Embora esse seja um processo de longa data, no último ano senti, sim, minha escrita se transformar, incorporar novos materiais ligados às contradições entre os sentimentos de urgência, desorientação, indignação, entre o sentimento de estar a salvo (porque faço parte das classes protegidas, o que hoje soa irônico, mas ainda não se compara com a situação dos desalentados) e o de no minuto seguinte não estar a salvo (embora não se trate da mesma coisa, a classe média tem vivenciado algo do estado de exceção permanente sob as quais as classes baixas sempre viveram em países como o Brasil, e hoje quase em toda parte).
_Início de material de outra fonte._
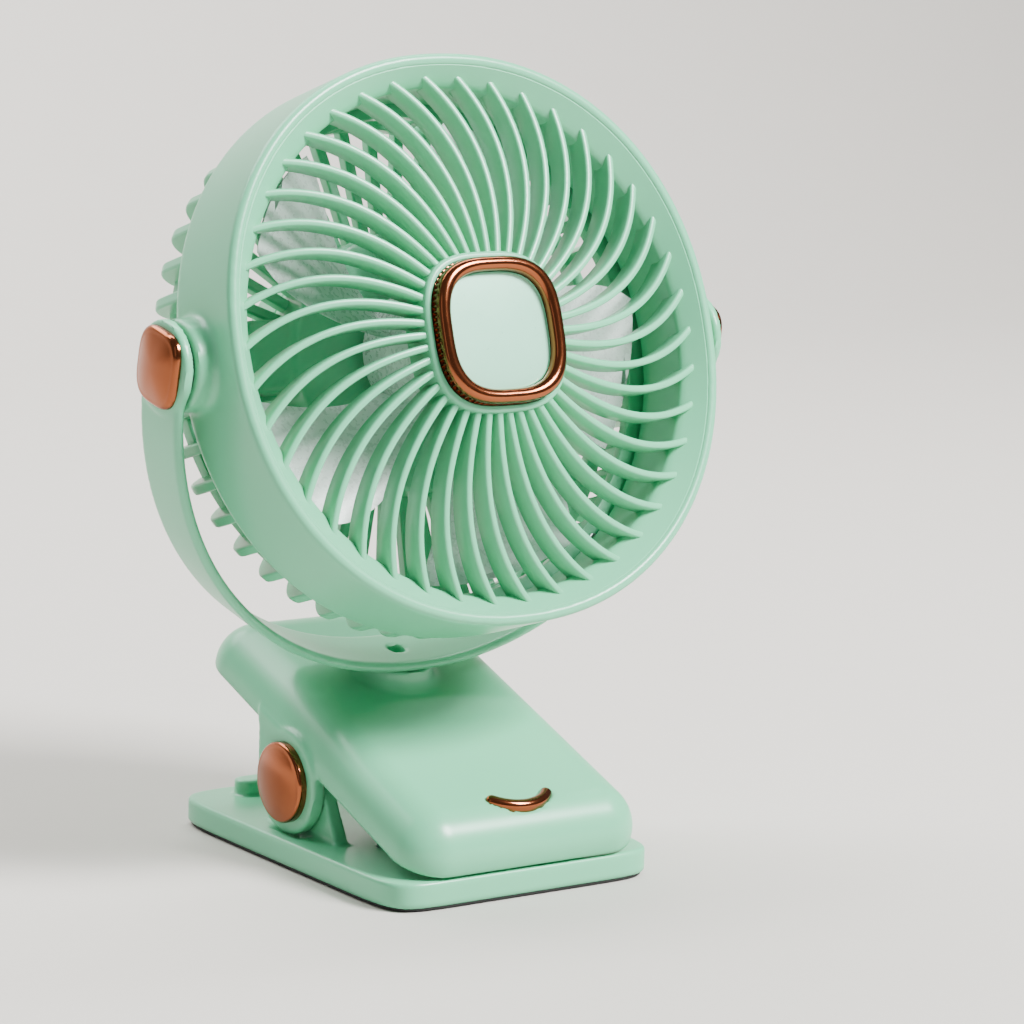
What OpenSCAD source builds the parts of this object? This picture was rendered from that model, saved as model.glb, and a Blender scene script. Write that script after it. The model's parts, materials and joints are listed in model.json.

Outro elemento forte que entrou no livro novo que estou terminando foi o estranhamento da ideia de natureza e a presença racionalizada, ou "raciocinante", de seres irracionais. A natureza não como um contraponto, mas sobretudo como parte da dominação geral. Entrou também humor, uma linha de força que o sr. Keuner, personagem das narrativas curtas de Brecht, acresce a algumas situações kafkianas que enfrenta durante o fascismo na Europa do século XX. Uma componente fundamental, acho, tanto para tentar reaver o distanciamento, como para despertar da perplexidade em que boiamos, meio inertes, muito inertes. Alguém já falou em humor como ingrediente necessário da dialética, da arte de revirar as coisas.


Para terminar, você poderia indicar um livro para os leitores da RevistaRia? Uma leitura para estes tempos incertos.

Gostaria de indicar o livro, Onde estão as bombas (Ed. Macondo, 2019), da Tatiana Pequeno, cujos poemas vim a conhecer recentemente, e me deixaram embasbacada.  


Ana Paula Pacheco é escritora e professora de Teoria Literária na USP. Publicou narrativas em várias revistas, como Piauí, Revista E (Sesc), Ruído Manifesto, n-1, Zero, entre outras, além do livro de contos A Casa Deles (Nankin Ed., 2009) e do infantojuvenil Ponha-se no seu lugar!, recém-saído pela Coleção Vaga-lume (Ática, 2020). Fez pós-doutorado em 2017 na Université Paris-Nanterre sobre cinema e romance pós-1968. Está terminando um novo livro de ficção.